When her memoirs, The Two of Us and Just Me, were released to critical acclaim, Sheila Hancock added authorship to her vast range of accomplishments. She has performed and directed many Royal Shakespeare Company productions and appeared in numerous television comedies and dramas. For me, perhaps her most memorable performance was as the acerbic Mrs Pullman in BBC’s New Tricks in which she serenely exchanged icy barbs with her ‘daughter’ Amanda Redman. This keen wit was present, albeit in a far more benevolent form, in her talk on Tuesday night about her third literary work and first novel: Miss Carter’s War.
The novel explores the life of the young half French, half English Marguerite Carter who attempts to find her place in post-war Britain after an intense career in occupied France with the French Resistance. Hancock portrays her as a woman who is passionately drawn to the contentious issues and ethical conundrums that plagued a country still reeling from the effects of World War Two.
Ms Hancock introduced her novel by saying that she wished to focus on the social element of England in 1948 and accurately depict a country on the “road to recovery” that was still littered with reminders of the tragic and emotionally intense war years. I once heard the autobiographical account of a young contemporary of the war who stated that during those years, because of the imminent threat of death and destruction, she and so many people felt more alive and unified than can be expressed or imagined by most today. Miss Carter’s War deals with a society attempting to re-establish some sense of normalcy with a world that was desperate for both change and reward.

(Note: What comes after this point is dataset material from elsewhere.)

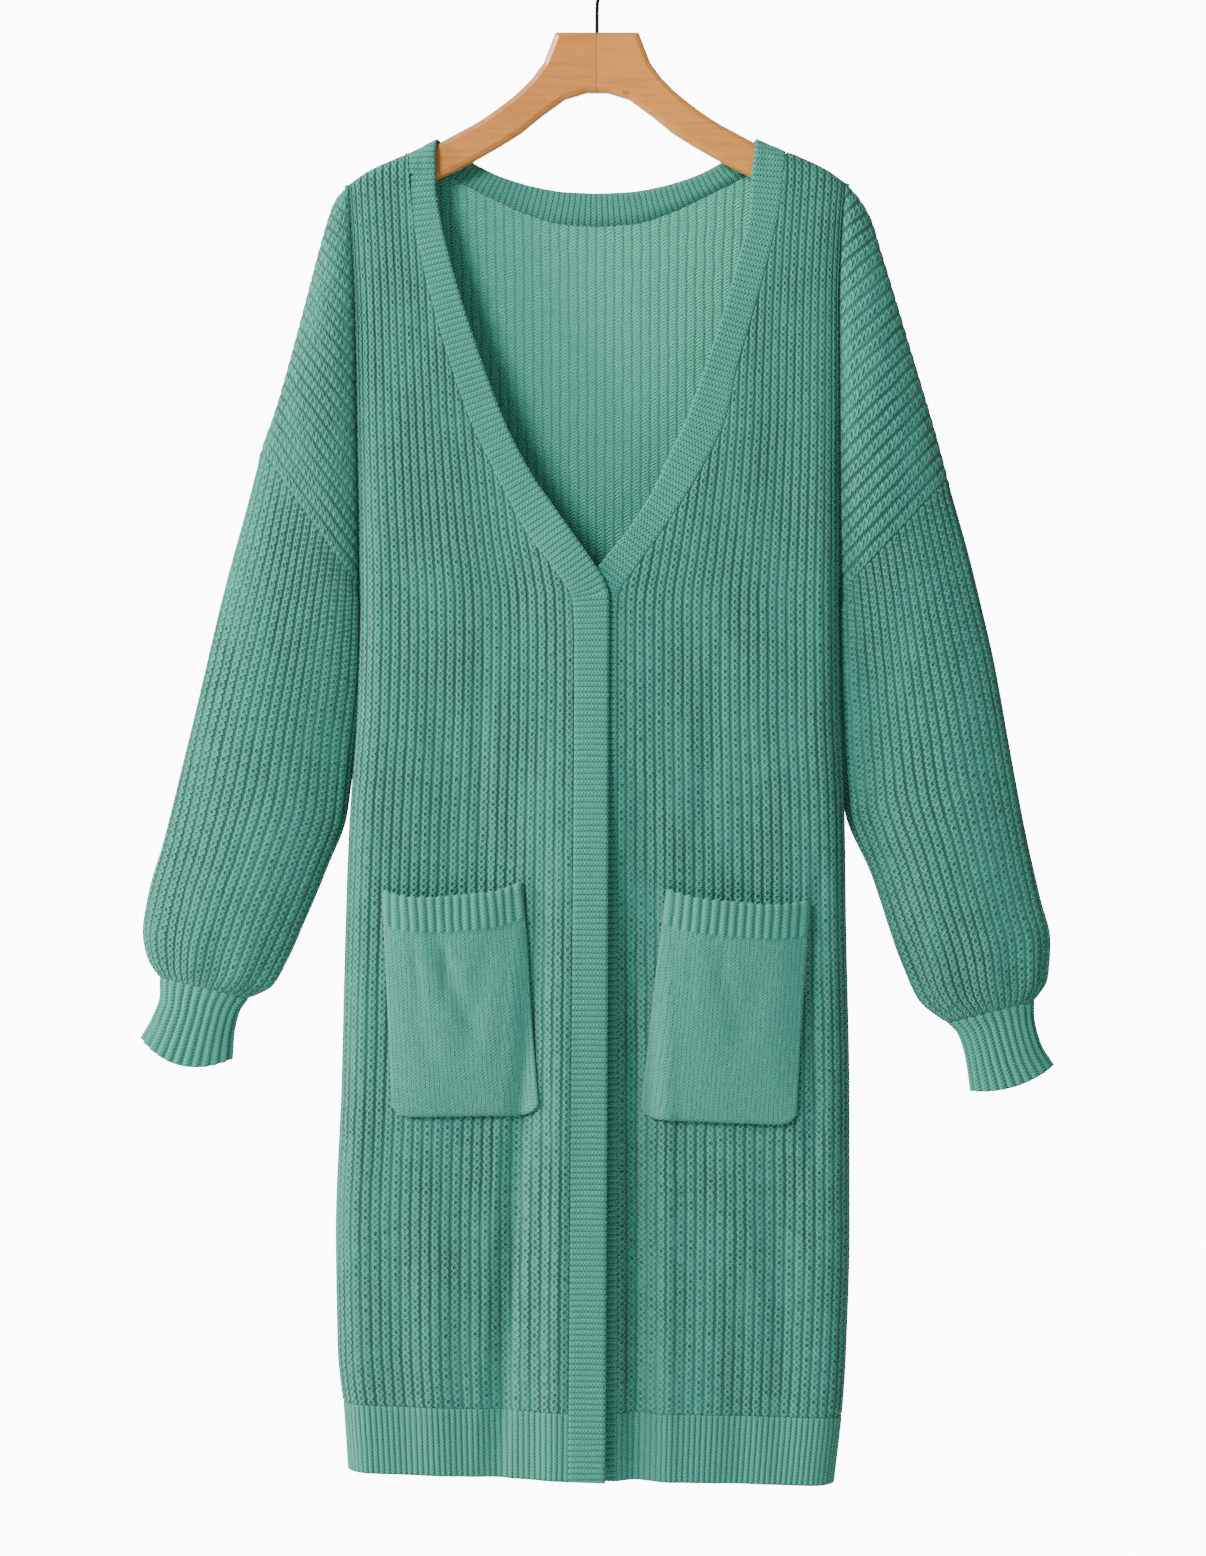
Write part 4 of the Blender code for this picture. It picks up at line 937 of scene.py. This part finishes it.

The eponymous heroine is praised as “original and convincing” according to a review by the Daily Mail and Sheila Hancock described her effort to retain the humanism behind the character as a conflicted individual who is simultaneously fuelled and hindered by the drama, terror and exhilaration of her wartime experience. Whilst acknowledging that her character is referred to as possessing something akin to a Messiah Complex, she emphasised her status as an almost damaged woman. Ms Hancock mused that, in a way, Marguerite is a person she herself may have wanted to be, saying that she admired “plucky” individuals with the tenacity to fight a cause to the bitter end, and in doing so obtain the incredible gift of being able to die feeling truly fulfilled. Ms Hancock stated that there are some feminist connotations in her novel since Marguerite was intended to be an individual who would refuse to return to her previous status as “second fiddle” to her male counterparts. It was this fascination with the individual’s changing place in society that helped draw her to writing the novel. She elaborated on a truly defining moment in her novel’s development, which took place in a teashop; she witnessed an old lady being ignored by the staff until she seized her walking stick and smashed a sugar bowl. Ms Hancock comments on the inspiring nature of this moment during which this previously forgotten lady now sat majestically, commanding all attention in that room as she paid her bill and swept regally from the establishment having re-acquired some former grandeur.

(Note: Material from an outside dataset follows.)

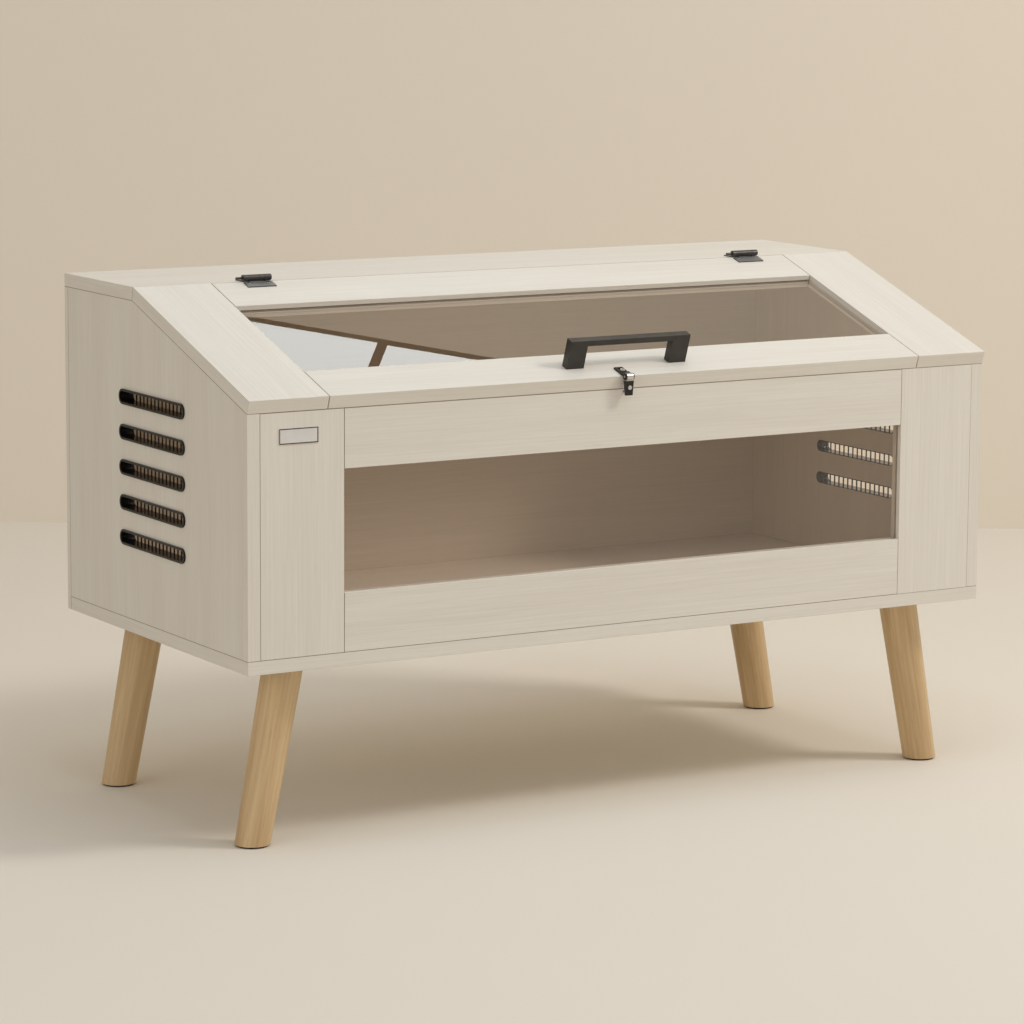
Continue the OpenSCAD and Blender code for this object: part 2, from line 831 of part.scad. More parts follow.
module latch_plate() {
    color(black_color) difference() {
        latch_plate_frame() {
            block([-latch_w / 2, plate_back, 0], [latch_w / 2, latch_l, latch_t]);
            for (end = [left, right]) {
                x0 = end * (latch_w - ear_t) / 2 - ear_t / 2;
                translate([0, -pin_out, pin_up]) x_rod(ear_d, x0, x0 + ear_t);
                block([x0, -pin_out, arm_low], [x0 + ear_t, arm_l, arm_high]);
            }
        }
        latch_plate_frame() translate([0, latch_slot_y, -cut]) linear_extrude(latch_t + 2 * cut)
            rotate(90) stadium(latch_slot_l, latch_slot_w);
        on_latch() x_rod(latch_pin_d + 2 * hole_clear, -latch_w, latch_w);
    }
}

module latch_plate_screw() {
    color(steel_color) {
        latch_screw_shape(0);
        latch_plate_frame() translate([0, latch_screw_y, latch_t])
            cylinder(d = latch_screw_head_d, h = latch_screw_head_t);
    }
}

module latch_pin() {
    color(steel_color) on_latch() x_rod(
        latch_pin_d, -latch_w / 2 - pin_end, latch_w / 2 + pin_end);
}

module rivet_shape(clear) {
    on_latch() translate([0, 0, -rivet_drop])
        y_rod(rivet_d + 2 * clear, -strap_t / 2, strap_t / 2);
}

module latch_barrel() {
    color(steel_color) difference() {
        on_latch() {
            x_rod(barrel_d, -barrel_l / 2, barrel_l / 2);
            block(
                [-barrel_l / 2, -strap_t / 2, -strap_top],
                [barrel_l / 2, strap_t / 2, -collar_top]);
            block([-tang_w / 2, -tang_t / 2, -tang_end], [tang_w / 2, tang_t / 2, 0]);
        }
        on_latch() x_rod(latch_pin_d + 2 * hole_clear, -latch_w, latch_w);
        rivet_shape(hole_clear);
    }
}

module latch_strap() {
    color(black_color) difference() {
        on_latch() translate([0, strap_t / 2, 0]) rotate([90, 0, 0]) linear_extrude(strap_t)
            polygon([
                [-latch_w / 2, -strap_top], [latch_w / 2, -strap_top],
                [strap_tip_w / 2, -strap_end], [-strap_tip_w / 2, -strap_end]]);
        on_latch() block(
            [-tang_w / 2 - hole_clear, -tang_t / 2 - hole_clear, -tang_end - hole_clear],
            [tang_w / 2 + hole_clear, tang_t / 2 + hole_clear, 0]);
        rivet_shape(hole_clear);
        on_latch() rotate([-latched_angle, 0, 0]) translate([0, 0, -keeper_drop])
            y_rod(
                keeper_d + 2 * pocket_clear,
                strap_t / 2 + keeper_gap - pocket_end_gap, 2 * strap_t);
    }
}

module latch_rivet() {
    color(steel_color) {
        rivet_shape(0);
        on_latch() translate([0, 0, -rivet_drop]) {
            y_rod(rivet_head_d, -strap_t / 2 - rivet_head_t, -strap_t / 2);
            y_rod(rivet_back_d, strap_t / 2, strap_t / 2 + rivet_back_t);
        }
    }
}

module latch_keeper() {
    color(steel_color) case() translate([latch_x, 0, keeper_z])
        y_rod(keeper_d, latch_pin_y + strap_t / 2 + keeper_gap, keeper_in);
}

// ---- Name plate and hidden fasteners ----------------------------------------------------

module name_plate() {
    color(steel_color) case() translate([-half_w + name_x, -name_t / 2, front_top - name_down])
        cube([name_w, name_t, name_h], center = true);
}

module base_screws() {
    color(steel_color) base_screw_shapes(0);
}

module back_screws() {
    color(steel_color) back_screw_shapes(0);
}

module roof_dowels() {
    color(dowel_color) roof_dowel_shapes(0);
}

module front_dowels() {
    color(dowel_color) front_dowel_shapes(0);
}

// ---- The assembly -----------------------------------------------------------------------

base_board();
left_side_panel();
right_side_panel();
back_panel();
top_board();
left_slope_panel();
right_slope_panel();
front_left_post();
front_right_post();
front_top_rail();
front_bottom_rail();
front_pane();
left_vent_grille_1();
left_vent_grille_2();
left_vent_grille_3();
left_vent_grille_4();
left_vent_grille_5();
right_vent_grille_1();
right_vent_grille_2();
right_vent_grille_3();
right_vent_grille_4();
right_vent_grille_5();
leg_front_left();
leg_front_right();
leg_rear_left();
leg_rear_right();
leg_plate_front_left();
leg_plate_front_right();
leg_plate_rear_left();
leg_plate_rear_right();
hanger_bolts();
leg_plate_screws();
leg_glides();
left_hinge_body_leaf();
left_hinge_pin();
right_hinge_body_leaf();
right_hinge_pin();
hinge_body_screws();
name_plate();
latch_keeper();
base_screws();
back_screws();
roof_dowels();
front_dowels();
lid_top_rail();
lid_bottom_rail();
lid_pane();
left_hinge_lid_leaf();
right_hinge_lid_leaf();
hinge_lid_screws();
lid_handle();
handle_screws();
latch_plate();
latch_plate_screw();
latch_pin();
latch_barrel();
latch_strap();
latch_rivet();
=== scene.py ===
# %% [markdown]
# # Dressing a terrarium cabinet
# This is a low wooden terrarium cabinet. It stands on four splayed legs, has a fixed window in
# front, a glazed lid hinged along its ridge, and barred vents in its ends.
# The CAD model already fixes every size, so nothing is measured by eye here. Each step takes one
# family of pieces, gives it the edges the real one has, and then gives it its finish.

import json
import math

import bmesh
import bpy
from mathutils import Matrix, Vector
from mathutils.bvhtree import BVHTree


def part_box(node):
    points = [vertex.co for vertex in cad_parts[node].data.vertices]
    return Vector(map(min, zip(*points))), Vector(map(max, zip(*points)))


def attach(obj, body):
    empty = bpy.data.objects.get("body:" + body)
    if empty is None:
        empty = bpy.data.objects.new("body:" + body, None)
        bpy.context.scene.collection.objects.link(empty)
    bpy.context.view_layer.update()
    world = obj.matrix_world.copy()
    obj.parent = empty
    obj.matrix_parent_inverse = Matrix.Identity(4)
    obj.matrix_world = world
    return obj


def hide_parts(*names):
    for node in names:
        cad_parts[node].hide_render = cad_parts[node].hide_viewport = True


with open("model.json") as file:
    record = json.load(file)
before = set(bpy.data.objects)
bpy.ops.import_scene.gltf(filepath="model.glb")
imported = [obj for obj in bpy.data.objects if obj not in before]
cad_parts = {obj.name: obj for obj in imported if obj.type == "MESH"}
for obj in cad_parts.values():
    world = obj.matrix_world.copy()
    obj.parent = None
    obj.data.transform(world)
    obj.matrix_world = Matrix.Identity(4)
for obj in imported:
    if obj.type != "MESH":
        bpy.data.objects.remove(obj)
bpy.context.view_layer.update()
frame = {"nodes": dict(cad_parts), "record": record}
MM = 0.001

# %% [markdown]
# ## Where the picture is taken from
# A product picture like this one is taken from far off with a long lens, which keeps upright lines
# nearly parallel. A camera could be aimed with a constraint, but three angles and a place say the
# same thing exactly. The lens comes from the focal length in pixels, for a picture 1024 wide.

# %% The camera
PICTURE_WIDTH = 1024
FOCAL_PIXELS = 3919.46
SENSOR_WIDTH = 36.0
CAMERA_PLACE = Vector((-2.2962, -3.7975, 1.0086))
CAMERA_AZIMUTH = math.radians(-30.88)
CAMERA_ELEVATION = math.radians(9.02)
CAMERA_ROLL = math.radians(0.38)


def camera_axes(azimuth, elevation, roll):
    """The camera's right, up and backward directions."""
    level = math.cos(elevation)
    back = Vector((math.sin(azimuth) * level, -math.cos(azimuth) * level, math.sin(elevation)))
    right = (-back).cross(Vector((0, 0, 1))).normalized()
    turn = Matrix.Rotation(roll, 3, back)
    return turn @ right, turn @ right.cross(-back), back


right, up, back = camera_axes(CAMERA_AZIMUTH, CAMERA_ELEVATION, CAMERA_ROLL)
lens = bpy.data.cameras.new("picture_camera")
lens.sensor_width = SENSOR_WIDTH
lens.lens = SENSOR_WIDTH * FOCAL_PIXELS / PICTURE_WIDTH
camera = bpy.data.objects.new("picture_camera", lens)
turned = Matrix((right, up, back)).transposed().to_4x4()
camera.matrix_world = Matrix.Translation(CAMERA_PLACE) @ turned
bpy.context.scene.collection.objects.link(camera)
bpy.context.scene.camera = camera
print(f"lens {lens.lens:.1f} mm, {CAMERA_PLACE.length:.2f} m from the cabinet's foot")

# %% [markdown]
# ## Tools for finishes
# Nearly every finish is one Principled shader with patterns in front of it. The same few moves
# come back each time: add a node, join two sockets, stretch a noise, fade between two colours.
# Written once, they leave each finish short enough to read as a recipe.
# Colours are given as a paint chart gives them, 0 to 255, and turned into light.

# %% Colours and nodes
BYTE = 255
KNEE = 0.04045  # the chart's values rise straight up to here, and along a power beyond
STRAIGHT = 12.92
LIFT = 0.055
POWER = 2.4


def chart(red, green, blue):
    """A colour from a paint chart as the amounts of light that Blender works with."""
    shares = [value / BYTE for value in (red, green, blue)]
    curve = [((s + LIFT) / (1 + LIFT)) ** POWER for s in shares]
    light = [s / STRAIGHT if s <= KNEE else c for s, c in zip(shares, curve)]
    return (*light, 1.0)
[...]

Another primary focus of Miss Carter’s War is the education system. Ms Hancock referenced how her own teachers had been pivotal in shaping her childhood aspirations and later life, and thus sought to create an individual who could wield that same potency. She references her own experiences and knowledge of institutions from her childhood that had acquired infamy on account of their educational failings.
In stating her own literary preferences, Ms Hancock revealed her love of the Brontës, saying that she was initially deceived by the dramatizations, believing them to be almost gentle romances. Yet her attraction to them was vastly increased when she discovered their true, dark and sometimes gothic components.
When questioned about her future ambitions Ms Hancock hinted at her intentions to further her literary aspirations with another novel, but admitted that the necessary pre-occupation with Miss Carter’s War had left little room for coherent plans. Furthermore she claimed that another extensive theatrical production would be unlikely on account of their time consuming aspects since a whole year would be necessary to make one commercially viable. Smiling, she revealed the frequent re-manifestation of nerves before an opening night and, when speaking of her theatrical experiences, she jokingly drew the somewhat alarming comparison between theatre and childbirth in that, whilst appealing, one swiftly forgets their uncomfortable nature.
Finally she offered a poignant piece of advice to the many assembled listeners; revealing how her own Grandmother had taught her how “children should be seen and not heard” and how she had allowed that one intimidating sentence to govern her for far too long. She urged the assembly to not allow shyness to be a controlling factor in our lives, a lesson that is highlighted in her already critically praised novel about a woman doing her bit to improve the human condition.